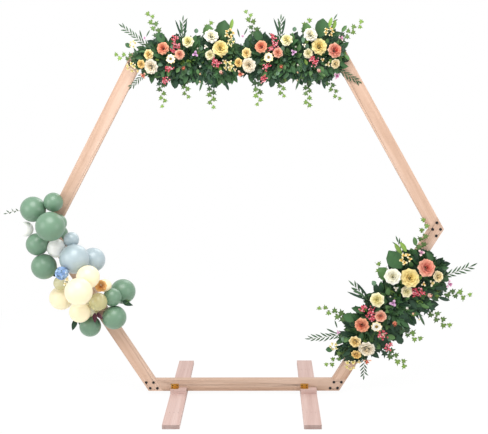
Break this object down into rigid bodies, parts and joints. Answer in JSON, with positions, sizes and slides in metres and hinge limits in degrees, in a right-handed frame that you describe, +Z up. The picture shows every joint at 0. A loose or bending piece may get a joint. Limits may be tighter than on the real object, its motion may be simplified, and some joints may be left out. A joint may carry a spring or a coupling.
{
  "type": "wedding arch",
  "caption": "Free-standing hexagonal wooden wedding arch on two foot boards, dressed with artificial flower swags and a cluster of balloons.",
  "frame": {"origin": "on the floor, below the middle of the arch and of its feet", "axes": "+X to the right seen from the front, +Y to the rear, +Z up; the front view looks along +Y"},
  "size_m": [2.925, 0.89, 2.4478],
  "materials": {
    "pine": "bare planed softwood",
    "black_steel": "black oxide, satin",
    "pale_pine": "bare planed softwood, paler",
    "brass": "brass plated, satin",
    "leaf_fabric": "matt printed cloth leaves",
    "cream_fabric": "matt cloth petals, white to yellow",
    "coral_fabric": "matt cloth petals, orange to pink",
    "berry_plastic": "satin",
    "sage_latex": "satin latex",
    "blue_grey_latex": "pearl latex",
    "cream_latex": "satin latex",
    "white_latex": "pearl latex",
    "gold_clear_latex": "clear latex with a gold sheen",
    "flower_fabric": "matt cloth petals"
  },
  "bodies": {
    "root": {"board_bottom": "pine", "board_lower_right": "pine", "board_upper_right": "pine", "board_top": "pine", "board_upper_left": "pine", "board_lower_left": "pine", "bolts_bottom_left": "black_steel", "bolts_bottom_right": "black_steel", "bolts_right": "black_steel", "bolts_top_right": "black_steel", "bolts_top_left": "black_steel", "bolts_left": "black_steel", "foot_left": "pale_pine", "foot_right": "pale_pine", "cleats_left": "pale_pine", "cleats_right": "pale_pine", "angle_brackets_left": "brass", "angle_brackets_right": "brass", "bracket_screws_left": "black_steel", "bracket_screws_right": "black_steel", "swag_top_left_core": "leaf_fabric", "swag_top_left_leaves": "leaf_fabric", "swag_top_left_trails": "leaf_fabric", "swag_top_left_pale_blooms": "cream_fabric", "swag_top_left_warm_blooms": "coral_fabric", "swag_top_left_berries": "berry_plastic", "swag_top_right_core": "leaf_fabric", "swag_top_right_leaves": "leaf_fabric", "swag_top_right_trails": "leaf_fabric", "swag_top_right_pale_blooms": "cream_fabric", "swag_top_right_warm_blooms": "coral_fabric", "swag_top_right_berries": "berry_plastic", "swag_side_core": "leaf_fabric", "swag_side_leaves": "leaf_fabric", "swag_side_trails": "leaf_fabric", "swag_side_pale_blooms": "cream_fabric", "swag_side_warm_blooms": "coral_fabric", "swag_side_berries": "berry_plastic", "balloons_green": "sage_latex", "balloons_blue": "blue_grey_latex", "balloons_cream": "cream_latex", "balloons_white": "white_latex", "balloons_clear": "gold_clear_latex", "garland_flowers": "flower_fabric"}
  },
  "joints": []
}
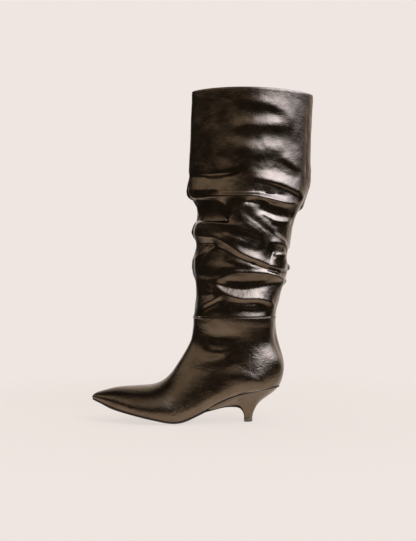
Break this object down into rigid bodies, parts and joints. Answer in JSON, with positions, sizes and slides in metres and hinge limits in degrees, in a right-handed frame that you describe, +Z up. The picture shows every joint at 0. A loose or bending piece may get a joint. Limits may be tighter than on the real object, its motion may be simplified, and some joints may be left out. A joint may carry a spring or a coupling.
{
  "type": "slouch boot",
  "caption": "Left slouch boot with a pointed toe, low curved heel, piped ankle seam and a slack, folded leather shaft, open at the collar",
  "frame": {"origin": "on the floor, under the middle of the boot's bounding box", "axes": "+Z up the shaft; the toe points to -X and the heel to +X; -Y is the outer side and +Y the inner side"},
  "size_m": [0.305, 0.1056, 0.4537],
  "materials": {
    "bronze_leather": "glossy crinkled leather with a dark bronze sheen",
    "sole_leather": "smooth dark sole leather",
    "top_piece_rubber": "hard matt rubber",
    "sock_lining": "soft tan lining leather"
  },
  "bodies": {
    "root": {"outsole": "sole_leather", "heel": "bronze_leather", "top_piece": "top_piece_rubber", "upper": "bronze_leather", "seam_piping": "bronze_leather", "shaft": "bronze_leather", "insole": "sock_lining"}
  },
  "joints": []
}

Prompt:
Extract all the material, leaving every line as it is.

Task answer:
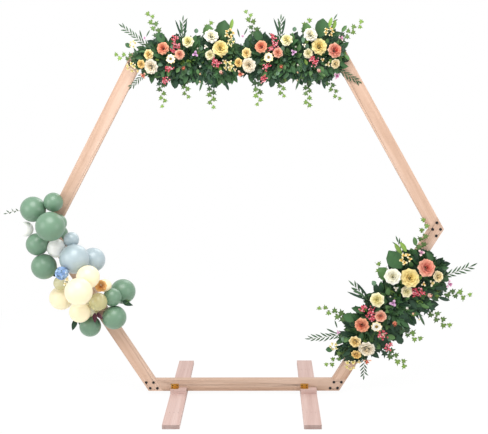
Break this object down into rigid bodies, parts and joints. Answer in JSON, with positions, sizes and slides in metres and hinge limits in degrees, in a right-handed frame that you describe, +Z up. The picture shows every joint at 0. A loose or bending piece may get a joint. Limits may be tighter than on the real object, its motion may be simplified, and some joints may be left out. A joint may carry a spring or a coupling.
{
  "type": "wedding arch",
  "caption": "Free-standing hexagonal wooden wedding arch on two foot boards, dressed with artificial flower swags and a cluster of balloons.",
  "frame": {"origin": "on the floor, below the middle of the arch and of its feet", "axes": "+X to the right seen from the front, +Y to the rear, +Z up; the front view looks along +Y"},
  "size_m": [2.925, 0.89, 2.4478],
  "materials": {
    "pine": "bare planed softwood",
    "black_steel": "black oxide, satin",
    "pale_pine": "bare planed softwood, paler",
    "brass": "brass plated, satin",
    "leaf_fabric": "matt printed cloth leaves",
    "cream_fabric": "matt cloth petals, white to yellow",
    "coral_fabric": "matt cloth petals, orange to pink",
    "berry_plastic": "satin",
    "sage_latex": "satin latex",
    "blue_grey_latex": "pearl latex",
    "cream_latex": "satin latex",
    "white_latex": "pearl latex",
    "gold_clear_latex": "clear latex with a gold sheen",
    "flower_fabric": "matt cloth petals"
  },
  "bodies": {
    "root": {"board_bottom": "pine", "board_lower_right": "pine", "board_upper_right": "pine", "board_top": "pine", "board_upper_left": "pine", "board_lower_left": "pine", "bolts_bottom_left": "black_steel", "bolts_bottom_right": "black_steel", "bolts_right": "black_steel", "bolts_top_right": "black_steel", "bolts_top_left": "black_steel", "bolts_left": "black_steel", "foot_left": "pale_pine", "foot_right": "pale_pine", "cleats_left": "pale_pine", "cleats_right": "pale_pine", "angle_brackets_left": "brass", "angle_brackets_right": "brass", "bracket_screws_left": "black_steel", "bracket_screws_right": "black_steel", "swag_top_left_core": "leaf_fabric", "swag_top_left_leaves": "leaf_fabric", "swag_top_left_trails": "leaf_fabric", "swag_top_left_pale_blooms": "cream_fabric", "swag_top_left_warm_blooms": "coral_fabric", "swag_top_left_berries": "berry_plastic", "swag_top_right_core": "leaf_fabric", "swag_top_right_leaves": "leaf_fabric", "swag_top_right_trails": "leaf_fabric", "swag_top_right_pale_blooms": "cream_fabric", "swag_top_right_warm_blooms": "coral_fabric", "swag_top_right_berries": "berry_plastic", "swag_side_core": "leaf_fabric", "swag_side_leaves": "leaf_fabric", "swag_side_trails": "leaf_fabric", "swag_side_pale_blooms": "cream_fabric", "swag_side_warm_blooms": "coral_fabric", "swag_side_berries": "berry_plastic", "balloons_green": "sage_latex", "balloons_blue": "blue_grey_latex", "balloons_cream": "cream_latex", "balloons_white": "white_latex", "balloons_clear": "gold_clear_latex", "garland_flowers": "flower_fabric"}
  },
  "joints": []
}
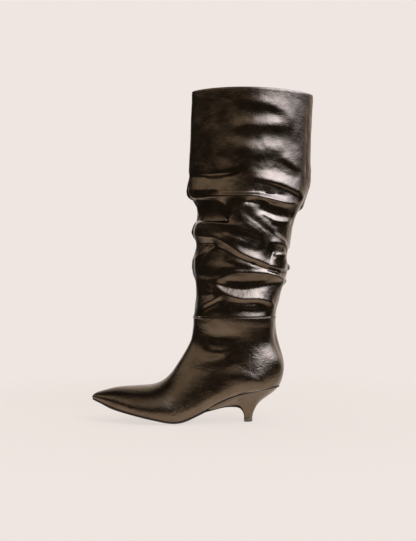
Break this object down into rigid bodies, parts and joints. Answer in JSON, with positions, sizes and slides in metres and hinge limits in degrees, in a right-handed frame that you describe, +Z up. The picture shows every joint at 0. A loose or bending piece may get a joint. Limits may be tighter than on the real object, its motion may be simplified, and some joints may be left out. A joint may carry a spring or a coupling.
{
  "type": "slouch boot",
  "caption": "Left slouch boot with a pointed toe, low curved heel, piped ankle seam and a slack, folded leather shaft, open at the collar",
  "frame": {"origin": "on the floor, under the middle of the boot's bounding box", "axes": "+Z up the shaft; the toe points to -X and the heel to +X; -Y is the outer side and +Y the inner side"},
  "size_m": [0.305, 0.1056, 0.4537],
  "materials": {
    "bronze_leather": "glossy crinkled leather with a dark bronze sheen",
    "sole_leather": "smooth dark sole leather",
    "top_piece_rubber": "hard matt rubber",
    "sock_lining": "soft tan lining leather"
  },
  "bodies": {
    "root": {"outsole": "sole_leather", "heel": "bronze_leather", "top_piece": "top_piece_rubber", "upper": "bronze_leather", "seam_piping": "bronze_leather", "shaft": "bronze_leather", "insole": "sock_lining"}
  },
  "joints": []
}